Data entries:
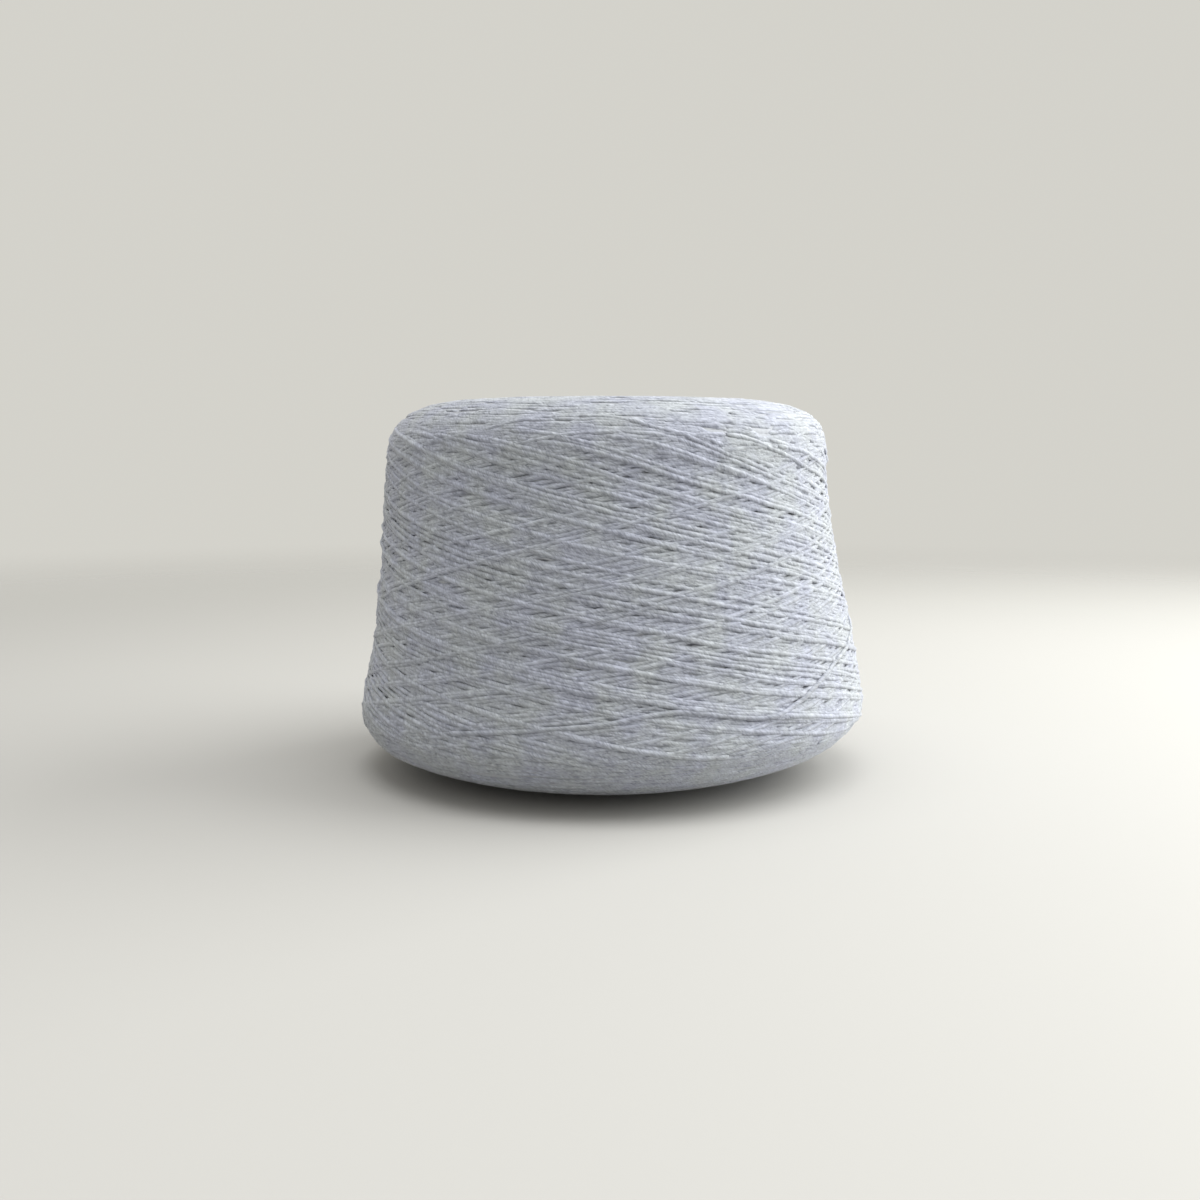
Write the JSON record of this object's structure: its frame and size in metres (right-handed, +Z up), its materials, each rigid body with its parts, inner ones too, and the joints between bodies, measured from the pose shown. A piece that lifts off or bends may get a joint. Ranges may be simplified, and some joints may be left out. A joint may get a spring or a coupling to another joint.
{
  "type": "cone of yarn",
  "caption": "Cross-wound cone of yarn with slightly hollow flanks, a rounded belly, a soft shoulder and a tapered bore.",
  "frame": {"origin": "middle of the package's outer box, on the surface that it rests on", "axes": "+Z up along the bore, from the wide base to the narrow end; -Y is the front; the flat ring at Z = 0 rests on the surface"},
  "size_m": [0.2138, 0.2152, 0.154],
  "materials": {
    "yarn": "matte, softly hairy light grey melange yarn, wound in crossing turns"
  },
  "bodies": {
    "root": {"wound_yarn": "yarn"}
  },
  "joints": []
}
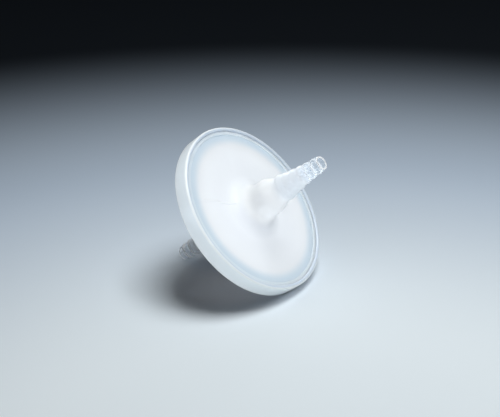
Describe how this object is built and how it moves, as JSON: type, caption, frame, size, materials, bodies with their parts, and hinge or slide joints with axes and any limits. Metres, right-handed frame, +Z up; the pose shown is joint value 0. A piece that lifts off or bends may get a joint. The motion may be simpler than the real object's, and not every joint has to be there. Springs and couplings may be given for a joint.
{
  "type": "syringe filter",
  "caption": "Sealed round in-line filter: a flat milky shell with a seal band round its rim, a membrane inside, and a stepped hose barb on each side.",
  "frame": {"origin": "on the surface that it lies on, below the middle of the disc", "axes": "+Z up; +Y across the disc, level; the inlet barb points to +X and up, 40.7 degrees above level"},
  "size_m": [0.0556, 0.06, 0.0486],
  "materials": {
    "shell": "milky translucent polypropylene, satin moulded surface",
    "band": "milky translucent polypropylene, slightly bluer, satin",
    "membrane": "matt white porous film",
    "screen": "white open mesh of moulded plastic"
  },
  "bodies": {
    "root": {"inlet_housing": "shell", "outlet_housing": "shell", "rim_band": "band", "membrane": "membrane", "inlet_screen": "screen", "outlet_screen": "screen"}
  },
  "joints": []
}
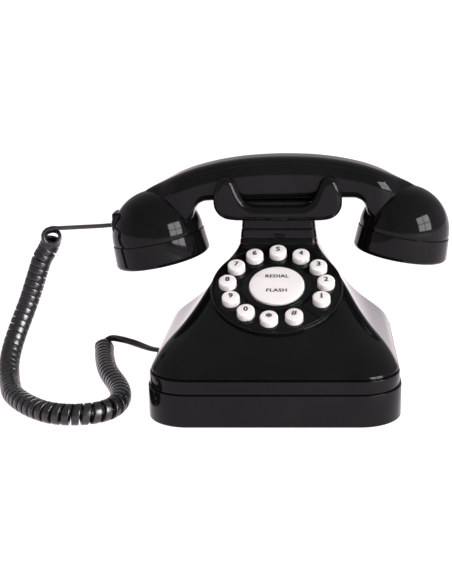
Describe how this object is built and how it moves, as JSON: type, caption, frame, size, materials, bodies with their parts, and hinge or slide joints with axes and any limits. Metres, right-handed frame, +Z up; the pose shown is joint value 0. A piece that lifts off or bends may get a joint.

## Exercise aim:
Go through the entries and repeat each one exactly.

## Solution to the exercise:
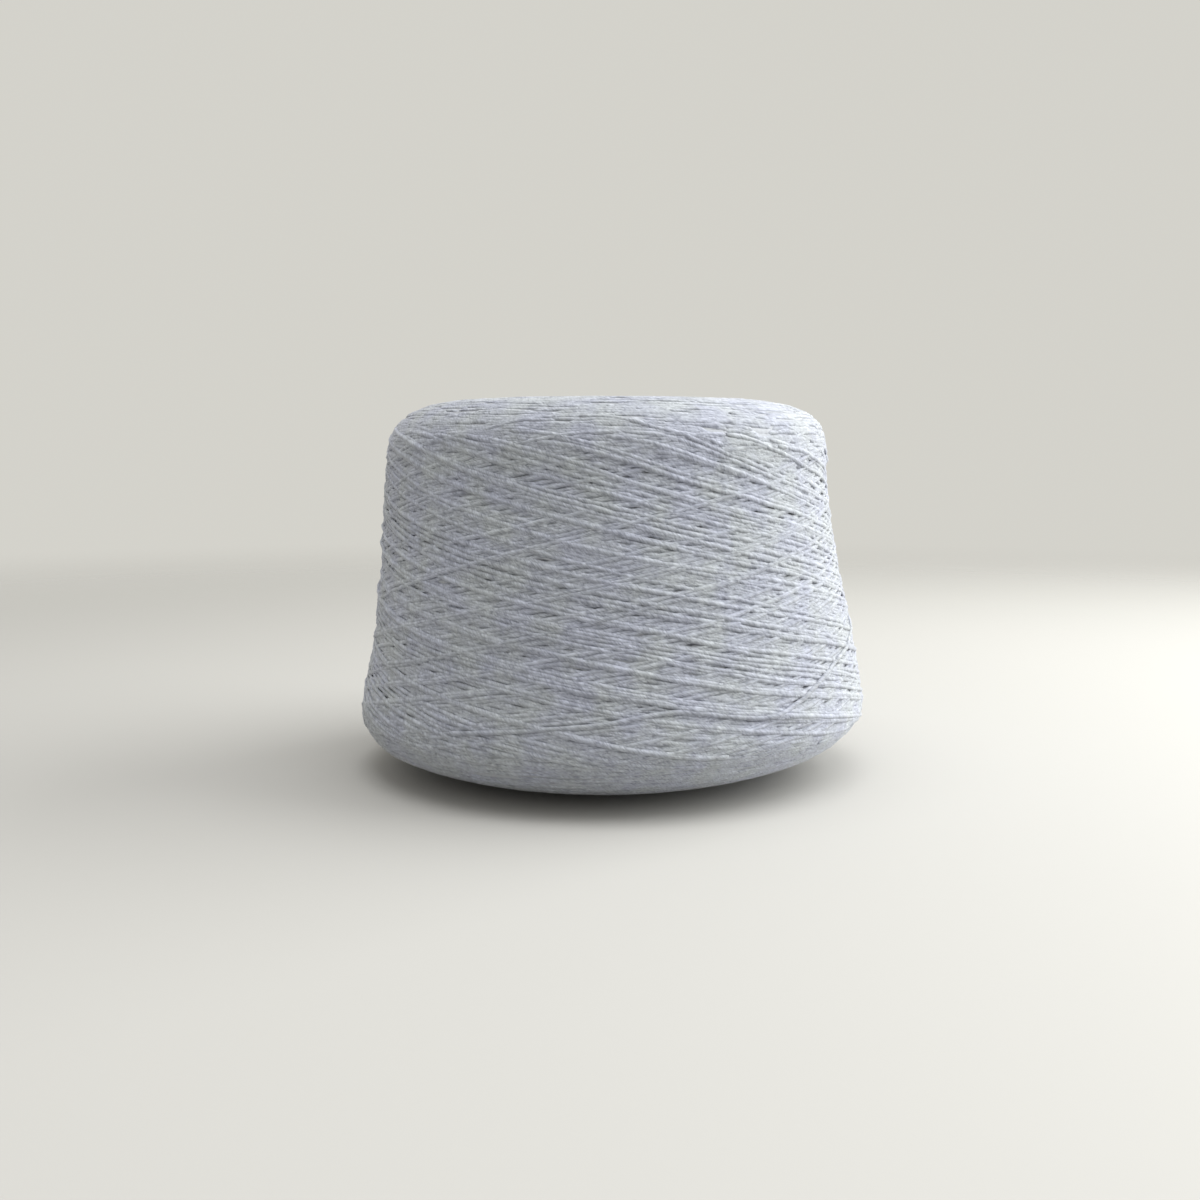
Write the JSON record of this object's structure: its frame and size in metres (right-handed, +Z up), its materials, each rigid body with its parts, inner ones too, and the joints between bodies, measured from the pose shown. A piece that lifts off or bends may get a joint. Ranges may be simplified, and some joints may be left out. A joint may get a spring or a coupling to another joint.
{
  "type": "cone of yarn",
  "caption": "Cross-wound cone of yarn with slightly hollow flanks, a rounded belly, a soft shoulder and a tapered bore.",
  "frame": {"origin": "middle of the package's outer box, on the surface that it rests on", "axes": "+Z up along the bore, from the wide base to the narrow end; -Y is the front; the flat ring at Z = 0 rests on the surface"},
  "size_m": [0.2138, 0.2152, 0.154],
  "materials": {
    "yarn": "matte, softly hairy light grey melange yarn, wound in crossing turns"
  },
  "bodies": {
    "root": {"wound_yarn": "yarn"}
  },
  "joints": []
}
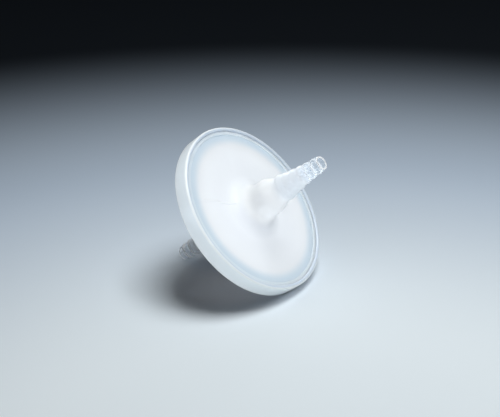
Describe how this object is built and how it moves, as JSON: type, caption, frame, size, materials, bodies with their parts, and hinge or slide joints with axes and any limits. Metres, right-handed frame, +Z up; the pose shown is joint value 0. A piece that lifts off or bends may get a joint. The motion may be simpler than the real object's, and not every joint has to be there. Springs and couplings may be given for a joint.
{
  "type": "syringe filter",
  "caption": "Sealed round in-line filter: a flat milky shell with a seal band round its rim, a membrane inside, and a stepped hose barb on each side.",
  "frame": {"origin": "on the surface that it lies on, below the middle of the disc", "axes": "+Z up; +Y across the disc, level; the inlet barb points to +X and up, 40.7 degrees above level"},
  "size_m": [0.0556, 0.06, 0.0486],
  "materials": {
    "shell": "milky translucent polypropylene, satin moulded surface",
    "band": "milky translucent polypropylene, slightly bluer, satin",
    "membrane": "matt white porous film",
    "screen": "white open mesh of moulded plastic"
  },
  "bodies": {
    "root": {"inlet_housing": "shell", "outlet_housing": "shell", "rim_band": "band", "membrane": "membrane", "inlet_screen": "screen", "outlet_screen": "screen"}
  },
  "joints": []
}
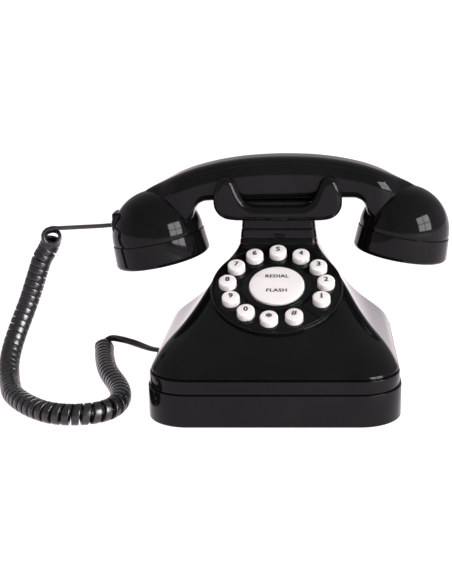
Describe how this object is built and how it moves, as JSON: type, caption, frame, size, materials, bodies with their parts, and hinge or slide joints with axes and any limits. Metres, right-handed frame, +Z up; the pose shown is joint value 0. A piece that lifts off or bends may get a joint.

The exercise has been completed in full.